Only the lines from the one holding "strap_left();" through the one holding "for node in" are to be retyped, exactly as they appear, with both boundary lines included.

Data section:
★ ★ ★ ★ ★ ★ ★

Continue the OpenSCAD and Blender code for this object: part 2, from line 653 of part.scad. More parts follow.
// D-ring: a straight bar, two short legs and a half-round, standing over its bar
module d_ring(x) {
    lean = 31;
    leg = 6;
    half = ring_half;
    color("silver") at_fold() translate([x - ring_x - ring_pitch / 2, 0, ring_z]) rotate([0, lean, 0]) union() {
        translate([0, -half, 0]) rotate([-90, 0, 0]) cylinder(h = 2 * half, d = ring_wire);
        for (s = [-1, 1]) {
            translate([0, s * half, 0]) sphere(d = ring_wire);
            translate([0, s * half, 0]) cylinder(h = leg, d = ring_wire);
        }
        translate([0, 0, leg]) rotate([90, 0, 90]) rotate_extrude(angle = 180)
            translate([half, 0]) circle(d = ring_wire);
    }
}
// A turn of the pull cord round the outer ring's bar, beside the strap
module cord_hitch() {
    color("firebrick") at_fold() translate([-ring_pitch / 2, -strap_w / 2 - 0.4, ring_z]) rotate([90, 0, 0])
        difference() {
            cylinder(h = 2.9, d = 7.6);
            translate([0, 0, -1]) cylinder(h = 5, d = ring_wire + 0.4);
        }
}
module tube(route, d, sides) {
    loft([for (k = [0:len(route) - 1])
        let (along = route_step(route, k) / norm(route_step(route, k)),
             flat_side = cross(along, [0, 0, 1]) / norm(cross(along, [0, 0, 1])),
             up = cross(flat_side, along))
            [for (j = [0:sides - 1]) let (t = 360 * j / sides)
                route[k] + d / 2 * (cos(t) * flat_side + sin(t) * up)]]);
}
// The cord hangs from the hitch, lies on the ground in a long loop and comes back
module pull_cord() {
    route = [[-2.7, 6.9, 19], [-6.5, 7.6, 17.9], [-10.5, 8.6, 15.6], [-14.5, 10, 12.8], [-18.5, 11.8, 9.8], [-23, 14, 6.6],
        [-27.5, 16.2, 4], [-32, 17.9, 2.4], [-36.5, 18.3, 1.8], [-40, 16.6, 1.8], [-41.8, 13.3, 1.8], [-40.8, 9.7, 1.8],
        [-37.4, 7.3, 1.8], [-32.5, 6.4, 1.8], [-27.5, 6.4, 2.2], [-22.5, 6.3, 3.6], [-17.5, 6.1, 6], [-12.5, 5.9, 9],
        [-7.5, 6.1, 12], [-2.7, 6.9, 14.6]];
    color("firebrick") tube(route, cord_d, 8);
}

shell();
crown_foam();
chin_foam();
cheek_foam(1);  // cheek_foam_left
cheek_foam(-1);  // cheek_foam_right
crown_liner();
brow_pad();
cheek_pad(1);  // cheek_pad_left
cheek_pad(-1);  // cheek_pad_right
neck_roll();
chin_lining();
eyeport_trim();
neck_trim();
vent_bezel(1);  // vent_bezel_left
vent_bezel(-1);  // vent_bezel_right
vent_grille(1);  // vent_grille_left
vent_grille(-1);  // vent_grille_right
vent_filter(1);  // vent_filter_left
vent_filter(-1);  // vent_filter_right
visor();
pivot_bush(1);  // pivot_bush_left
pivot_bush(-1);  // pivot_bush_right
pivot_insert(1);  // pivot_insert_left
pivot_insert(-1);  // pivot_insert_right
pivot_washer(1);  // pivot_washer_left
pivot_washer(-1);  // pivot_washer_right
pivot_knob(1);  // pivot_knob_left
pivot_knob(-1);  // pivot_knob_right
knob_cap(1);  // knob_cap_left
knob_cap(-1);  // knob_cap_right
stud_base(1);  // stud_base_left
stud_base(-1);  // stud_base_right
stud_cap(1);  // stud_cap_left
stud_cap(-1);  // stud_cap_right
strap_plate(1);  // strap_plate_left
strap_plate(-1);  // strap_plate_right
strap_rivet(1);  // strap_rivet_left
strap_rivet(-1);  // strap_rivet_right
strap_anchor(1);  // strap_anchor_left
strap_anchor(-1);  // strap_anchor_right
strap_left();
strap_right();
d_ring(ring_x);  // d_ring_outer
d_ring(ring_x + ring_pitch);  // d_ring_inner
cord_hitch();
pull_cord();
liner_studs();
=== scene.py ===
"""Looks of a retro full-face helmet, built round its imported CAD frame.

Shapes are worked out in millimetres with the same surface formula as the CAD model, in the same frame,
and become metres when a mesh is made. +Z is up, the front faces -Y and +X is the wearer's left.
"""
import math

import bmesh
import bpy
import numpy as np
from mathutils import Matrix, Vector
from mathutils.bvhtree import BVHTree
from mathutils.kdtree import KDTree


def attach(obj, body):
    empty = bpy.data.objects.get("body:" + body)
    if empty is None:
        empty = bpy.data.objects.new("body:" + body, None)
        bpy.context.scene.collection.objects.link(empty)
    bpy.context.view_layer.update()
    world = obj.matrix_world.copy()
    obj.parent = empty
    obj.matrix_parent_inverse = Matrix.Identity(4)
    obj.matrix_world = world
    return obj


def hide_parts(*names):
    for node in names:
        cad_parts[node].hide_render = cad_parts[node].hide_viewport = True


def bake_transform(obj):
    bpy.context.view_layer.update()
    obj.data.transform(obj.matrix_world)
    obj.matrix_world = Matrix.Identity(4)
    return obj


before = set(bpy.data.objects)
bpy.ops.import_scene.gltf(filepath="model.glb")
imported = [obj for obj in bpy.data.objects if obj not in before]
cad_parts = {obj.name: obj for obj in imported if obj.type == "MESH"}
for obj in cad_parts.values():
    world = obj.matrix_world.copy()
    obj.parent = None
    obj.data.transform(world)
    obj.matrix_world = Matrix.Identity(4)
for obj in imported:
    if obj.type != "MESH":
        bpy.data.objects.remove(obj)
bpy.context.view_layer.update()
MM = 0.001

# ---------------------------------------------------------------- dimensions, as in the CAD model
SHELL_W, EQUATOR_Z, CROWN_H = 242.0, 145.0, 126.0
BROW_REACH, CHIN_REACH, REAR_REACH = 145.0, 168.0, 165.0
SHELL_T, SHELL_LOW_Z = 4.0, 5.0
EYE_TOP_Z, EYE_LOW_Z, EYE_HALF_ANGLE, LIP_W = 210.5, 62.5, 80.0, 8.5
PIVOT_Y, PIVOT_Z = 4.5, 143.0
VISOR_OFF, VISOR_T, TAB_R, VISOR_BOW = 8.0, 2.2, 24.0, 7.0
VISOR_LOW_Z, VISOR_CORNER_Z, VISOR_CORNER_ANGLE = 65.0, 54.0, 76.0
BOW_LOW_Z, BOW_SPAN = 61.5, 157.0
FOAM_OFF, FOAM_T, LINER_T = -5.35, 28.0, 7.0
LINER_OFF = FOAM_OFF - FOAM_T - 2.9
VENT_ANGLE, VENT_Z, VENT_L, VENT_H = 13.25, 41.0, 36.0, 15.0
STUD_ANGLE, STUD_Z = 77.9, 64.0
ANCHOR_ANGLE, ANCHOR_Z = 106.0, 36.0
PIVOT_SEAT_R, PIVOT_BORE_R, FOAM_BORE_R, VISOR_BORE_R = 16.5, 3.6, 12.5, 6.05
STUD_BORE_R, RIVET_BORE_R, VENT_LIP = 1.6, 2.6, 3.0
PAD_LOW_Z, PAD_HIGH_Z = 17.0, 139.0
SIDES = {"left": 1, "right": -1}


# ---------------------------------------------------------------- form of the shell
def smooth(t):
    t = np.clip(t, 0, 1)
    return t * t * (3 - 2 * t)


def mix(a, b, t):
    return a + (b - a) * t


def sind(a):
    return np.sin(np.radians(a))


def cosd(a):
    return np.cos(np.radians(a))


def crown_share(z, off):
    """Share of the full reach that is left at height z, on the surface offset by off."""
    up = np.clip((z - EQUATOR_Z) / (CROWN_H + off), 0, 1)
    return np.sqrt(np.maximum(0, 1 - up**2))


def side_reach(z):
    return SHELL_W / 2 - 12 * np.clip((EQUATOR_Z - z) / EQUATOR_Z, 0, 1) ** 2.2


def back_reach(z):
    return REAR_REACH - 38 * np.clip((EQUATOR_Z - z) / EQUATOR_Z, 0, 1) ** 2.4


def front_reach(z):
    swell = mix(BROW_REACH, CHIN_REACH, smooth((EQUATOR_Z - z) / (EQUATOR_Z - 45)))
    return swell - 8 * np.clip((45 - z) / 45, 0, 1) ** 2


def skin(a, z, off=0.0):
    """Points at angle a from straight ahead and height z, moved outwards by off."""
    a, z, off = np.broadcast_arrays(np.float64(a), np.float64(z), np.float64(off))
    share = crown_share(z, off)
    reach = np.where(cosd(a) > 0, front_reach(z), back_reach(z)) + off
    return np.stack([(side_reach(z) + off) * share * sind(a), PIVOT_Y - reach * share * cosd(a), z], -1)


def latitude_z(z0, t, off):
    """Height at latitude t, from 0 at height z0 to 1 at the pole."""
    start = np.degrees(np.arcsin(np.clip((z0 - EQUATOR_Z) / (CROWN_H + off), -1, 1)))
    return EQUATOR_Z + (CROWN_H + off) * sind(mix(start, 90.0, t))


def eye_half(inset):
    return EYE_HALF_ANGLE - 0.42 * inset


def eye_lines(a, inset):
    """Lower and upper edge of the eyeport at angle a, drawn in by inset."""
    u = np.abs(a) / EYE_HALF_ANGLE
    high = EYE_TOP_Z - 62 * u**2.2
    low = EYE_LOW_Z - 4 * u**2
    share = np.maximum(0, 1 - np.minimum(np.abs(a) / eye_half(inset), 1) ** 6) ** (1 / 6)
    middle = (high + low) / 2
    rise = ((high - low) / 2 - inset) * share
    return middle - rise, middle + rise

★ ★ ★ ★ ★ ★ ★

Final result:
strap_left();
strap_right();
d_ring(ring_x);  // d_ring_outer
d_ring(ring_x + ring_pitch);  // d_ring_inner
cord_hitch();
pull_cord();
liner_studs();
=== scene.py ===
"""Looks of a retro full-face helmet, built round its imported CAD frame.

Shapes are worked out in millimetres with the same surface formula as the CAD model, in the same frame,
and become metres when a mesh is made. +Z is up, the front faces -Y and +X is the wearer's left.
"""
import math

import bmesh
import bpy
import numpy as np
from mathutils import Matrix, Vector
from mathutils.bvhtree import BVHTree
from mathutils.kdtree import KDTree


def attach(obj, body):
    empty = bpy.data.objects.get("body:" + body)
    if empty is None:
        empty = bpy.data.objects.new("body:" + body, None)
        bpy.context.scene.collection.objects.link(empty)
    bpy.context.view_layer.update()
    world = obj.matrix_world.copy()
    obj.parent = empty
    obj.matrix_parent_inverse = Matrix.Identity(4)
    obj.matrix_world = world
    return obj


def hide_parts(*names):
    for node in names:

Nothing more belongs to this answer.